Tutti gli storici tuttavia concordano nel ritenere che furono decine di milioni! Secondo Solgenicyn, l’”Arcipelago Gulag”, cioè tutto il sistema concentrazionario sovietico, ha prodotto un totale di 60 milioni di morti. Una cifra raccapricciante.
Pronto ad allearsi anche con il diavolo pur di conservare il potere ed estendere lo spazio geo-politico dell’URSS, il 23 agosto 1939 ratifica il Patto germano-sovietico Molotov-Ribbentrop che prevede la divisione dell’Europa centrale in zone d’influenza, base della successiva spartizione della Polonia!
Patto che getta nella costernazione i partiti comunisti europei che, dalla sera alla mattina, si scoprono amici dei nazisti.
L’aggressione di Hitler all’URSS due anni dopo (22 giugno 1941) mette ovviamente fine al Patto e Stalin chiede disperatamente aiuto agli alleati occidentali, che non glielo negheranno.
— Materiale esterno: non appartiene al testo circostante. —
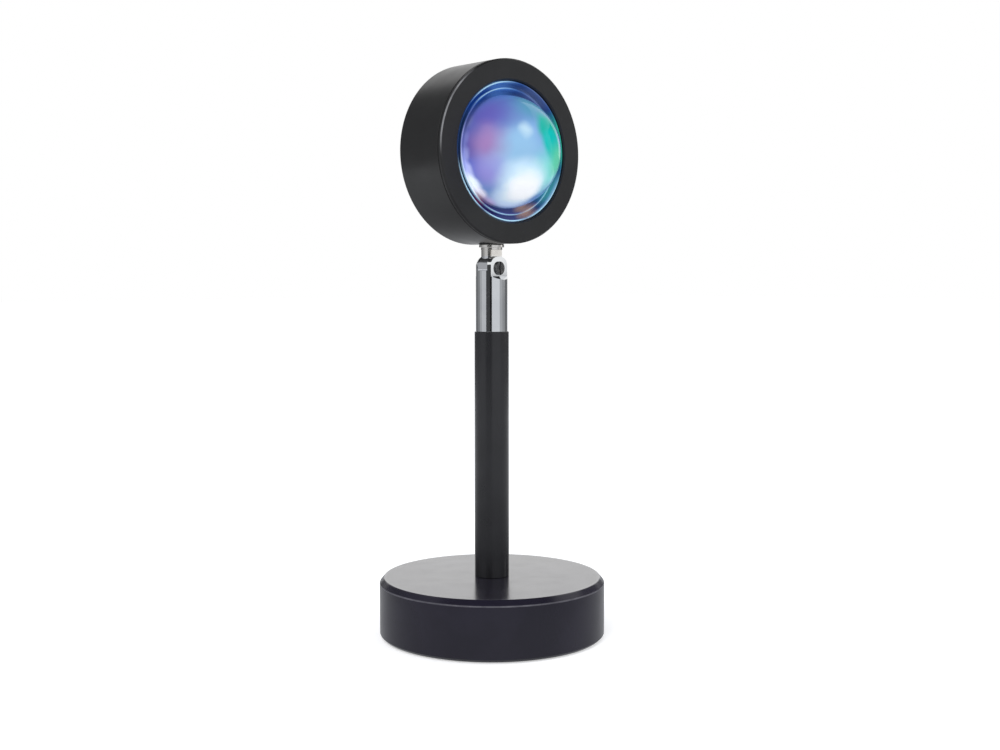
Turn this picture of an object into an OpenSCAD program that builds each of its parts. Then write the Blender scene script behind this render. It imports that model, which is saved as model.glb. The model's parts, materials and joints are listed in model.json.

Se il “piccolo padre” in effetti riuscirà a resistere al rullo compressore della Wermacht, sarà grazie alle immense forniture militari che riceverà, in particolare dagli Stati Uniti, tramite i famosi “convogli artici” che scaricheranno nei porti di Arcangelo e Murmansk migliaia di aerei, di carri armati, tonnellate di munizioni e materiale militare di vario genere ecc.
Aiuti che Stalin sembrerà però dimenticare quando nelle conferenze dei Tre Grandi (con Churchill e Roosevelt) riesce spesso ad imporre le proprie visioni. Così mentre le truppe americane dopo la guerra lasciano l’Europa, l’URSS stabilisce la sua “influenza” sui paesi dell’Europa orientale.
Intanto all’interno del paese, mentre le vittime della repressione politica si moltiplicano a tassi esponenziali, Stalin è impegnato ad alimentare un culto della sua personalità senza precedenti: città, strade, aziende agricole collettive e fabbriche riceveranno il suo nome. Il suo ritratto sarà dappertutto.
I mass media dell’epoca parleranno solo di lui. Il suo nome verrà esaltato anche al di fuori dell’URSS, nei paesi occidentali, tramite i partiti comunisti locali.
Maurice Thorez, storico segretario generale del Partito Comunista Francese, non si vergognerà di dichiarare: “le madri hanno fatto amare ai loro figli il nome di Stalin!”.
Il nome di uno dei dittatori più feroci del XX secolo.